C’est pour en montrer l’importance & la nécessité, aussi-bien que l’excellence & la sainteté, qu’il dit 1°. Quelle est la Doctrine de Dieu son Père qui l’a envoyé : Mea Doctrina non est mea, sed ejus qui misit me Patris. 2°. Qu’il n’enseigne que ce qu’il a apris de son Pere, quæcumque audivi à Patre, nota feci vobis. 3°. Qu’il décide que tous ceux qui ne veulent pas la recevoir, sont déja condamnez, & qu’ils ne peuvent pas avoir la vie éternelle.

2. Cette Doctrine, est la Doctrine du Ciel, la science du salut, la science des Saints.

Cette Doctrine est apellée celeste, parce qu’elle vient du Ciel, parce que le Ciel l’a révélée, parce qu’elle n’a que le Ciel pour objet & pour fin, & parce qu’elle enseigne la voie d’y arriver. Elle est apellée divine, parce que non-seulement c’est le Fils de Dieu qui l’a enseignée, mais que c’est dans le sein de Dieu même qu’il l’a puisée, c’est-à-dire, que Dieu en est l’auteur, comme Jesus-Christ en est le Docteur. Elle s’apelle la science du salut, parce qu’elle renferme ce que Dieu a déterminé de toute éternité, que les hommes sçussent & fissent pour être sauvez. Elle est encore nommée la science des Saints, parce qu’elle rend Saints tous ceux qui la pratiquent à la lettre, & qu’on ne peut être saint, si on la néglige. Peut-il donc être indifférent de sçavoir ou d’ignorer la Doctrine de Dieu même, ces véritez éternelles qu’il a révélées par la bouche de son propre Fils, ces Mysteres adorables qui composent l’œconomie de la Redemption du genre humain, cette Loi si sainte, & cette Morale si pure, qui sont le fond de nôtre Religion ; ces Sacremens si précieux qui sont les canaux des graces & les moyens de salut ; enfin ces véritez si sublimes que la chair & le sang ne peuvent découvrir, & que le Pere céleste seul révele ?

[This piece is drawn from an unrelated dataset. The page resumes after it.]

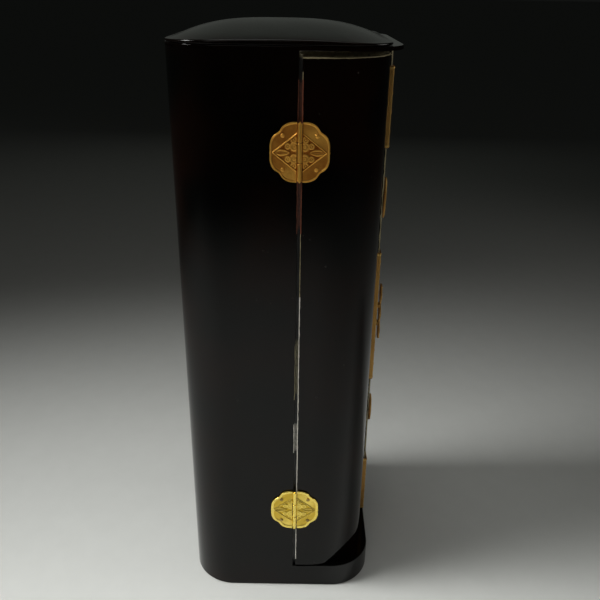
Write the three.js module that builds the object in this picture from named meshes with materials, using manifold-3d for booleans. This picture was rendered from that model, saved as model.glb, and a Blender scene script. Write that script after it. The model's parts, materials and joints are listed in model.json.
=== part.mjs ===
// Portable shrine in black lacquer: a small upright cabinet with a rounded plan. One carcass holds the back,
// the plinth and the head board; two tall doors wrap round its front corners on gilt butt hinges and meet behind a
// battened centre line; a low domed roof sits on top. Millimetres, +Z up, front towards -Y.
import * as THREE from "three";
import { mergeVertices } from "three/addons/utils/BufferGeometryUtils.js";
import Module from "manifold-3d";

const wasm = await Module();
wasm.setup();

// ---- Driving dimensions ---------------------------------------------------------------------------------------
const CASE_WIDTH = 104.2; // outside, side to side
const CASE_DEPTH = 97.5; // back face to door face
const PLINTH_HEIGHT = 14.6;
const DOOR_BOTTOM = 15.4;
const DOOR_TOP = 290.6;
const HEAD_BOTTOM = 292.9; // underside of the head board
const HEAD_TOP = 294.6;
const TOTAL_HEIGHT = 303; // one shaku, at the crown of the roof
const FRONT_OVERHANG = 4.15; // plinth and head board stand this far in front of the doors
const BACK_RADIUS = 23; // rear corners
const DOOR_RADIUS = 31; // front corners of the doors
const PLINTH_RADIUS = 22; // front corners of the plinth and head board
const WALL = 5.5; // carcass and door thickness
const SEAM_FROM_BACK = 58.2; // the line down each side where a door begins
const SEAM_GAP = 1.4;
const GAP = 0.3; // between pieces that touch

const BATTEN_WIDTH = 9;
const BATTEN_PROUD = 3.6; // in front of the door face
const SHEET = 0.65; // gilt copper sheet of the batten sleeves
const LATCH_REACH = 6.7; // the foremost metal, in front of the door face

const HINGE_RADIUS = 12.9;
const HINGE_HEIGHTS = { lower: 57, upper: 252.5 };
const LEAF_THICKNESS = 0.7;
const BARREL_RADIUS = 1;
const BARREL_BORE = 0.62;
const BARREL_HALF = 12.4; // half the height of the whole barrel
const KNUCKLE_HALF = 4.2; // the moving leaf's middle knuckle
const PIN_RADIUS = 0.36;
const PIN_SHOWS = 0.6; // of the pin, below and above the barrel
const FIELD_DEPTH = 0.22; // the plate's ground lies this far below its rim
const RIM_SHARE = 0.93; // where the rim begins, as a share of the outline

// ---- Places worked out from them ------------------------------------------------------------------------------
const SIDE = CASE_WIDTH / 2;
const BACK = (CASE_DEPTH + LATCH_REACH) / 2; // the origin is the middle of the footprint, latch included
const DOOR_FACE = BACK - CASE_DEPTH;
const PLINTH_FRONT = DOOR_FACE - FRONT_OVERHANG;
const SEAM = BACK - SEAM_FROM_BACK;
const BARREL_OUT = LEAF_THICKNESS + 1.5 * GAP; // hinge axis, outwards from the side face
const SLEEVE_HALF = BATTEN_WIDTH / 2 + GAP + SHEET;
const MEETING_GAP = 0.7;
const MEETING_CLEAR = 0.4; // between the sleeves and the edge of their door
const MEETING_LINE = SLEEVE_HALF + MEETING_CLEAR + MEETING_GAP / 2; // the doors part just beside the batten
const SLEEVE_PROUD = BATTEN_PROUD + GAP + SHEET;

// ---- Finishes -------------------------------------------------------------------------------------------------
const lacquer = new THREE.MeshStandardMaterial({ color: 0x0b0807, roughness: 0.14, metalness: 0 });
const gilt = new THREE.MeshStandardMaterial({ color: 0xb98428, roughness: 0.36, metalness: 1 });
const paleGilt = new THREE.MeshStandardMaterial({ color: 0xd2ac4a, roughness: 0.34, metalness: 1 });
const wornBrass = new THREE.MeshStandardMaterial({ color: 0x8d7440, roughness: 0.45, metalness: 1 });

// ---- Solid helpers --------------------------------------------------------------------------------------------
// A closed three.js geometry as a solid that can be joined and cut.
function solid(geometry) {
  const bare = geometry.index ? geometry.toNonIndexed() : geometry;
  bare.deleteAttribute("normal");
  bare.deleteAttribute("uv");
  const merged = mergeVertices(bare, 1e-4);
  return new wasm.Manifold(
    new wasm.Mesh({
      numProp: 3,
      vertProperties: merged.attributes.position.array,
      triVerts: new Uint32Array(merged.index.array),
    }),
  );
}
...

Or si rien n’est plus nécessaire, ni plus important que la connoissance de cette Doctrine, qu’on avoüe donc que rien n’est plus important & plus nécessaire que l’institution des Ecoles, où l’on enseigne gratuitement & par pure charité.

Dans toutes les autres Ecoles, on aprend la Doctrine des hommes ; il n’y a que dans celle-ci où on enseigne la Doctrine de Dieu. Car enfin toute autre Doctrine est une Doctrine humaine ; par conséquent ou dangereuse, ou pernicieuse, ou inutile à Salut, ou défectueuse.